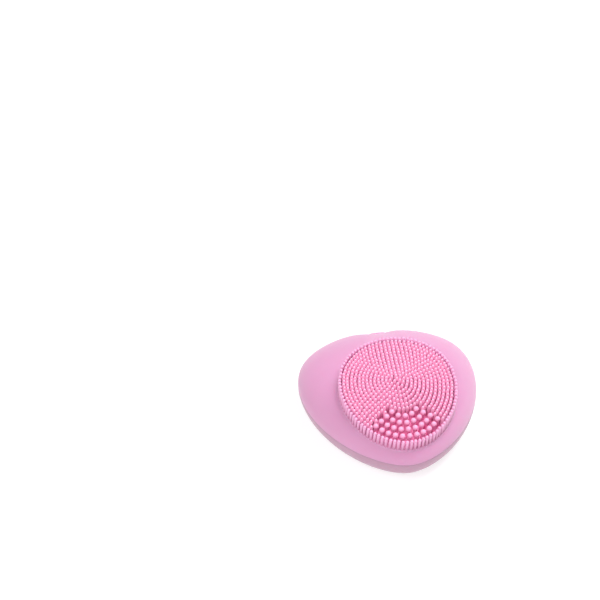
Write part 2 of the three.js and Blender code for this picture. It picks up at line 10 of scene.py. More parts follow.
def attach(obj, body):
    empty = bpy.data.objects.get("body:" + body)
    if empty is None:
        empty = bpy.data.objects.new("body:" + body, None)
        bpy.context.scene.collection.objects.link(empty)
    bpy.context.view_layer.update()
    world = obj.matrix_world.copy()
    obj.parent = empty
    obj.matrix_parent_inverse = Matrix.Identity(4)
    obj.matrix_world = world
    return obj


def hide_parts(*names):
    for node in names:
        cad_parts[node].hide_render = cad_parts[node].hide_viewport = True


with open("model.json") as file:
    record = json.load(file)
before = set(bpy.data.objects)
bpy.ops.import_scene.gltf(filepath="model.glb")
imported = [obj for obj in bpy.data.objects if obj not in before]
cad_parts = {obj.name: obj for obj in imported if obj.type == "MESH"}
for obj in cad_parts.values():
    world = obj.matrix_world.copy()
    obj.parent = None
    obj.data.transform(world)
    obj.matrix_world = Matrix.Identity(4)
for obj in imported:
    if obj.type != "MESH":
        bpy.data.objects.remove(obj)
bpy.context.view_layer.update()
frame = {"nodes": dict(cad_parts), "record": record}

# Electric silicone facial cleansing brush, lying on its back: +Z up through the bristles, the rounded
# tip at -Y, the two lobes and the power key at +Y. Shapes are drawn in millimetres, as the part is,
# and turned into metres when their mesh is made.
MM = 0.001

# ---- the part's driving dimensions: lengths in millimetres, angles in radians ----

# An outline is a mean support radius with a second and a third harmonic.
BODY = 41.5
BODY_2 = 1.3
BODY_3 = 2.9
BODY_SHIFT = 3.6
NOTCH_DEPTH = 3.0
NOTCH_HALF_WIDTH = 8.0
PARTING_Z = 12.5

PAD = 26.6
PAD_2 = 0.65
PAD_3 = 0.7
PAD_Y = -11.7
PAD_HEIGHT = 12.8
PAD_TILT = math.radians(14)
PAD_STEP = 0.7

BRISTLE_LENGTH = 6.0
TOUCH_ROWS = (11, 9, 7, 5)
TOUCH_PITCH = 3.1
TOUCH_CENTRE = -8.0
TOUCH_ARC = 16.5
TOUCH_ARC_STEP = 3.4

WALL_FULLNESS = 0.6
SHOULDER_FULLNESS = 0.1
BASE_ROUNDING = 14.0
GROOVE_INSETS = (16, 20, 24)
GROOVE_WIDTH = 2.4
GROOVE_DEPTH = 1.0

GAP = 0.3
COVER_WALL = 2.2
INNER_PAD_SHARE = 0.8

KEY_Y = 35.75
KEY_Z = 21.75
KEY_LEAN = math.radians(47)
KEY_HALF_WIDTH = 4.2
KEY_HALF_HEIGHT = 3.1
KEY_PROUD = 0.6
KEY_FLANGE_OUT = 0.9
KEY_FLANGE_TOP = 3.35
KEY_FLANGE_BOTTOM = 4.1
KEY_STEM_INSET = 1.2
KEY_STEM_END = 6.0

# The port is square to Y: pairs are the width and height of a slot with round ends.
PORT_Z = 9.2
PORT_OPENING = (10.8, 4.8)
PLUG_FACE = (10.2, 4.2)
PLUG_FACE_BACK = 39.3
PLUG_BOSS = (7.4, 1.7)
PLUG_BOSS_END = 36
PLUG_LIP = (4.4, 0.9)
PLUG_LIP_RISE = 1.1
PLUG_LIP_END = 42.0

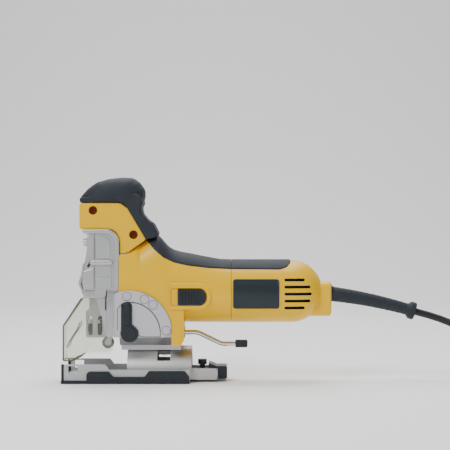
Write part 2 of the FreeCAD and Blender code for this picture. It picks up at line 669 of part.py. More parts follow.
def housing_inset():
    """The housing's form a rubber skin's thickness below its outer surface."""
    skin = S.skin
    block = rounded(prism(front_block(skin * 1.2), S.body_half - skin), 8,
                    lambda c, e: c.z > 116 and abs(abs(c.y) - (S.body_half - skin).value) < 0.1
                    and e.Length > 1)
    return fuse(block, cylinder(S.barrel_radius - skin, 11, 162, MOTOR))


def make_grip_strips():
    front = cut(common(rubber_space(as_size(20.2), S.housing_split), strip_outer()), housing_inset())
    piece(front, "grip_strip_front")
    rear = cut(common(rubber_space(S.housing_split, as_size(166.5)),
                      cylinder(S.barrel_radius, 100, 80, MOTOR)),
               cylinder(S.barrel_radius - S.skin, 99, 90, MOTOR))
    piece(rear, "grip_strip_rear")


def domed(radius, start, rear):
    """A solid of revolution about the motor's axis: a barrel from start that ends in a half ball."""
    low = S.barrel_height
    half = [(start, low), (rear, low), (rear, low + as_size(radius), radius - 0.05), (start, low + as_size(radius))]
    result = doc.addObject("Part::Revolution", "barrel_and_dome")
    result.Source = profile(half, "XZ")
    result.Axis = Vector(1, 0, 0)
    result.Angle = 360
    result.Solid = True
    bind(result, Base__z=low)
    return result


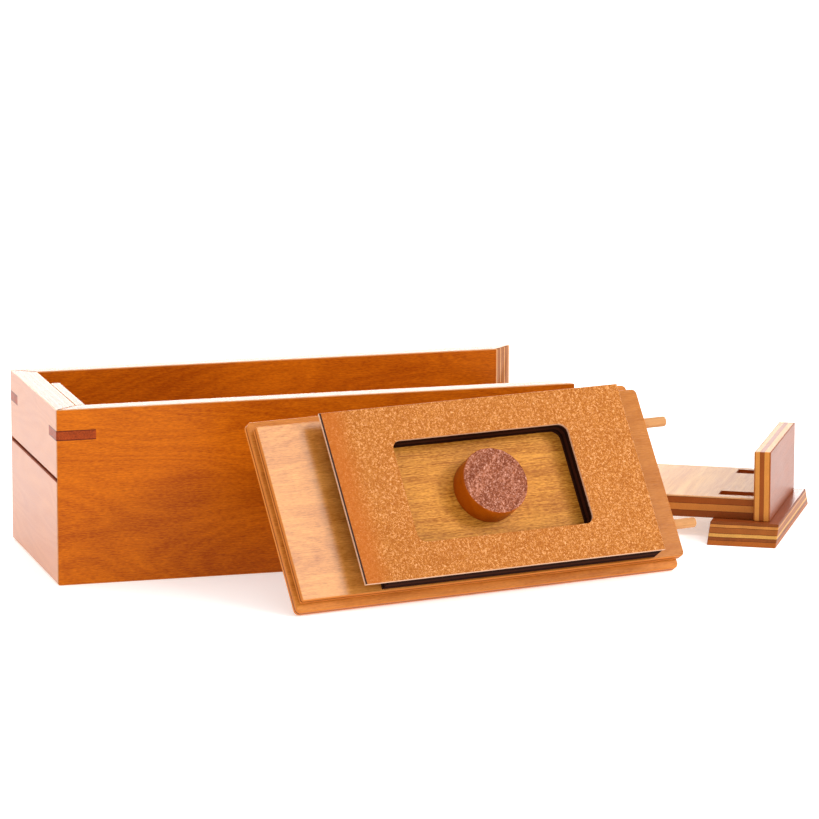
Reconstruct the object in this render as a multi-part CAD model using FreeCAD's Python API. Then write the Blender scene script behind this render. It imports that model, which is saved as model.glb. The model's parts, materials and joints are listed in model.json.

Directions for this task
Your task is to quote, without any alteration, the lines running from the top of the records to the line that holds "TOUCH_ARC_STEP = 3.4", both included.

The reply
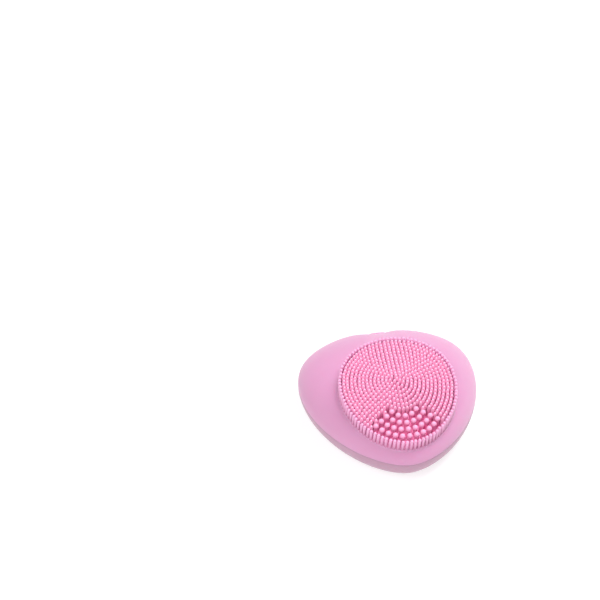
Write part 2 of the three.js and Blender code for this picture. It picks up at line 10 of scene.py. More parts follow.
def attach(obj, body):
    empty = bpy.data.objects.get("body:" + body)
    if empty is None:
        empty = bpy.data.objects.new("body:" + body, None)
        bpy.context.scene.collection.objects.link(empty)
    bpy.context.view_layer.update()
    world = obj.matrix_world.copy()
    obj.parent = empty
    obj.matrix_parent_inverse = Matrix.Identity(4)
    obj.matrix_world = world
    return obj


def hide_parts(*names):
    for node in names:
        cad_parts[node].hide_render = cad_parts[node].hide_viewport = True


with open("model.json") as file:
    record = json.load(file)
before = set(bpy.data.objects)
bpy.ops.import_scene.gltf(filepath="model.glb")
imported = [obj for obj in bpy.data.objects if obj not in before]
cad_parts = {obj.name: obj for obj in imported if obj.type == "MESH"}
for obj in cad_parts.values():
    world = obj.matrix_world.copy()
    obj.parent = None
    obj.data.transform(world)
    obj.matrix_world = Matrix.Identity(4)
for obj in imported:
    if obj.type != "MESH":
        bpy.data.objects.remove(obj)
bpy.context.view_layer.update()
frame = {"nodes": dict(cad_parts), "record": record}

# Electric silicone facial cleansing brush, lying on its back: +Z up through the bristles, the rounded
# tip at -Y, the two lobes and the power key at +Y. Shapes are drawn in millimetres, as the part is,
# and turned into metres when their mesh is made.
MM = 0.001

# ---- the part's driving dimensions: lengths in millimetres, angles in radians ----

# An outline is a mean support radius with a second and a third harmonic.
BODY = 41.5
BODY_2 = 1.3
BODY_3 = 2.9
BODY_SHIFT = 3.6
NOTCH_DEPTH = 3.0
NOTCH_HALF_WIDTH = 8.0
PARTING_Z = 12.5

PAD = 26.6
PAD_2 = 0.65
PAD_3 = 0.7
PAD_Y = -11.7
PAD_HEIGHT = 12.8
PAD_TILT = math.radians(14)
PAD_STEP = 0.7

BRISTLE_LENGTH = 6.0
TOUCH_ROWS = (11, 9, 7, 5)
TOUCH_PITCH = 3.1
TOUCH_CENTRE = -8.0
TOUCH_ARC = 16.5
TOUCH_ARC_STEP = 3.4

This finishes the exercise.